From these observations comes a conundrum: If experts can be wrong, and if we value knowledge, how can we possibly uncover the errors of experts and discover what is true? Especially if the experts are supported by political power, including the power to censor the 3 percent who disagree?
The Enlightenment, following experience with Galileo and many others, sought “free speech” to solve this conundrum. Let any and all ideas be expressed by anyone. Fight the ideas out in public, unconstrained by political power. Maybe not this year, and maybe not even in this generation, but eventually, the truth will emerge.
This solution has had many successes. A generation ago, about 97 percent of experts, supported by “big money,” agreed that ulcers were caused by stress and spicy food. Billion-dollar drugs were sold based on this falsehood. Yet unpoliticized science found truth. And ulcers are now treated.
Censorship is bad because it deprives the censors themselves of their route to discover truth.
Now, lawyers, politicians and other advocates respond poorly to these arguments. Try persuading Stalin that by advocating Lysenkoism and jailing dissident Darwinists, he deprived himself of the science needed to feed his population. Stalin valued his power more than truth; millions starved.

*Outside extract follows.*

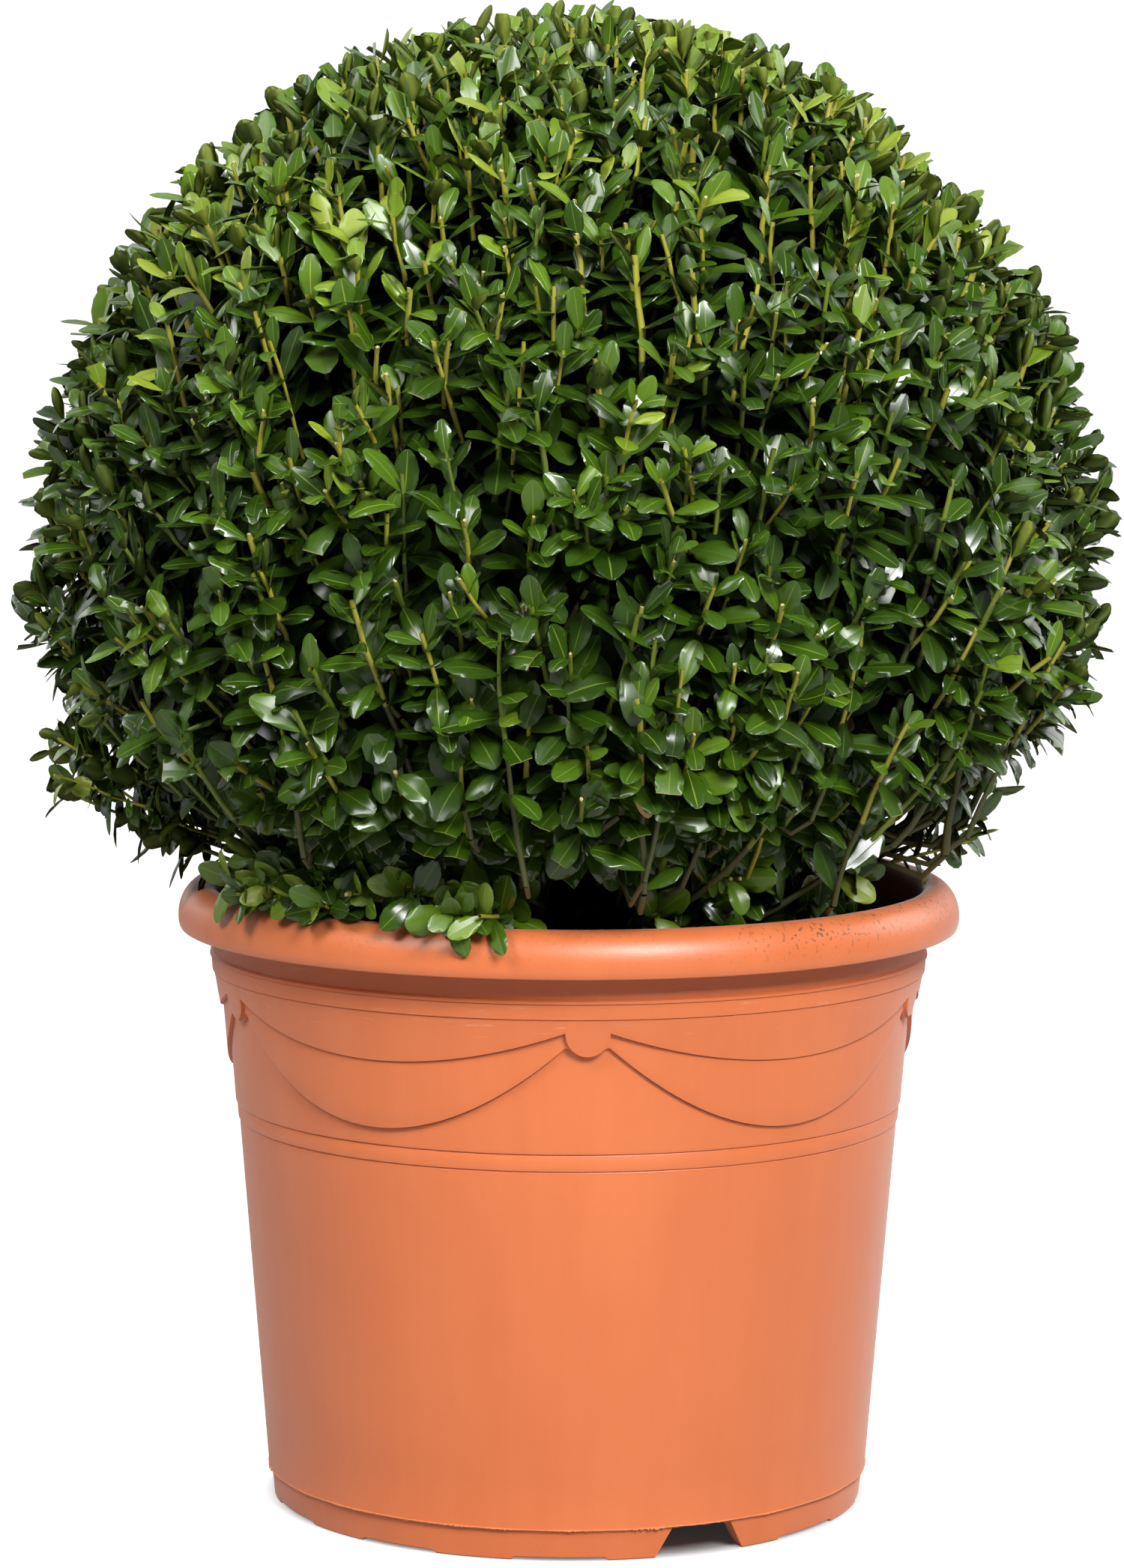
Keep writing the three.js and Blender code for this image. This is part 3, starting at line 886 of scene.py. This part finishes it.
def ball_shoots(rng):
    """Shoots whose clipped tips lie on the surface of the ball, in loose clumps."""
    directions = spread_directions(BALL_SHOOTS, rng)
    clumps = spread_directions(CLUMPS, rng)
    clump = np.argmax(directions @ clumps.T, axis=1)
    clump_depth = np.abs(rng.normal(0, 5, CLUMPS))[clump]
    clump_youth = rng.normal(0, 0.12, CLUMPS)[clump]
    tips = in_crown(directions)
    height = tips[:, 2]
    low = 1 - smoothstep(*LOW_HEIGHTS, height)
    heading = fan_heading(tips, 0.2 * (1 - low)[:, None])
    chance = np.clip(dot(heading, directions), 0.45, 1) * (1 - 0.3 * low) * (1 - 0.012 * clump_depth)
    loose_side = smoothstep(*LOOSE_SIDE, -tips[:, 0]) * (1 - smoothstep(430, 470, height))
    kept = rng.random(BALL_SHOOTS) < chance * (1 - 0.38 * loose_side)
    kept &= over_underside(tips, -8)
    kept &= ~(on_bare_flank(tips) & (rng.random(BALL_SHOOTS) < FLANK_SHOOT_LOSS))
    columns = (tips, directions, heading, height, low, clump_depth, clump_youth)
    tips, directions, heading, height, low, clump_depth, clump_youth = (c[kept] for c in columns)
    count = len(tips)
    recess = 4 + clump_depth + np.abs(rng.normal(0, 6 + 4 * low, count))
    tips = tips - directions * recess[:, None]
    heading = unit(heading + rng.normal(0, 0.14, (count, 3)))
    outward = across(directions, UP)
    sweep = outward * rng.uniform(-0.0005, 0.0022, count)[:, None]
    sweep += rng.normal(0, 0.0013, (count, 3))
    reach = rng.uniform(88, 118, count) + 35 * low
    sweep += (low / reach)[:, None] * (unit(tips - LOW_CENTRE) - heading)
    youth = 0.16 + 0.40 * smoothstep(520, 740, height) + clump_youth + rng.normal(0, 0.13, count)
    return Shoots(
        tip=tips, heading=heading, sweep=sweep, reach=reach, leafy=reach,
        vigour=rng.uniform(0.86, 1.12, count), girth=1 + 0.12 * low + rng.normal(0, 0.12, count),
        youth=np.clip(youth, 0, 1), roundness=np.clip(low + rng.normal(0.1, 0.18, count), 0, 1),
    )


def low_shoots(rng, count, azimuth, radius, height, lift, reach, leafy, vigour, youth):
    """Shoots of a low spray: ranges of azimuth, radius and height of the tips, and their lift."""
    turn = rng.uniform(*azimuth, count)
    tips = polar(turn, rng.uniform(*radius, count), rng.uniform(*height, count))
    outward = polar(turn + rng.normal(0, 22, count), 1.0, 0.0)
    heading = unit(outward + UP * (lift + rng.normal(0, 0.15, count))[:, None])
    sweep = UP * rng.uniform(-0.004, 0.001, count)[:, None] + rng.normal(0, 0.001, (count, 3))
    return Shoots(
        tip=tips, heading=heading, sweep=sweep,
        reach=np.full(count, float(reach)), leafy=np.full(count, float(leafy)),
        vigour=vigour * rng.uniform(0.85, 1.1, count), girth=rng.uniform(0.8, 1.1, count),
        youth=np.clip(rng.normal(youth, 0.18, count), 0, 1),
        roundness=np.clip(rng.normal(0.7, 0.2, count), 0, 1),
    )


def shoot_leaves(shoots, rng):
    """Opposite pairs of leaves down each shoot, each pair square to the next."""
    count = shoots.count()
    steps = np.linspace(*PAIR_SPACING, MOST_PAIRS) * shoots.vigour[:, None]
    steps = steps * rng.uniform(0.82, 1.18, steps.shape)
    depth = np.cumsum(steps, axis=1) - steps[:, :1] + rng.uniform(0.5, 7, (count, 1))
    there = depth < np.minimum(shoots.reach, shoots.leafy)[:, None]
    there &= rng.random(there.shape) > 0.03 + 0.16 * shoots.roundness[:, None]
    row, order = np.nonzero(there)
    turn = rng.uniform(0, math.pi, count)[row] + order * math.pi / 2
    return joined([side_leaves(shoots.only(row), depth[there], turn + half, rng) for half in (0, math.pi)])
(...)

Or try persuading the Red Guard that by shaming professors in dunce hats for having insufficiently progressive views, they are depriving themselves of the knowledge they need to prosper. Those students valued an ideology of virtuous equality over China’s economic success. Millions in poverty.
Or try persuading Vice President Albert Gore or Sen. Sheldon Whitehouse ’78 that by disparaging “deniers” or prosecuting them under the Racketeer Influenced and Corrupt Organizations Act, they are depriving themselves of access to climate reality. “Deniers” are correctly called “scientists,” and climate science will take years to recover from its current politicization before it can again uncover reality.
Of course, politics has missions other than knowledge. Yale does not. Its mission above all is the discovery and dissemination of new knowledge.
Therefore, Yale’s culture must value open discourse. Yale simply cannot have faculty being fired because powerful (for the moment) “disempowered” students find letters “offensive.”
Sensitivity training, cultural or otherwise, is not called for. Education is, in the history of ideas, the role of speech in developing those ideas, and why knowledge is valued over “safe spaces.”
That is, those today assaulting free speech at Yale need a liberal education.
Which, I assume, is why they matriculated at Yale in the first place.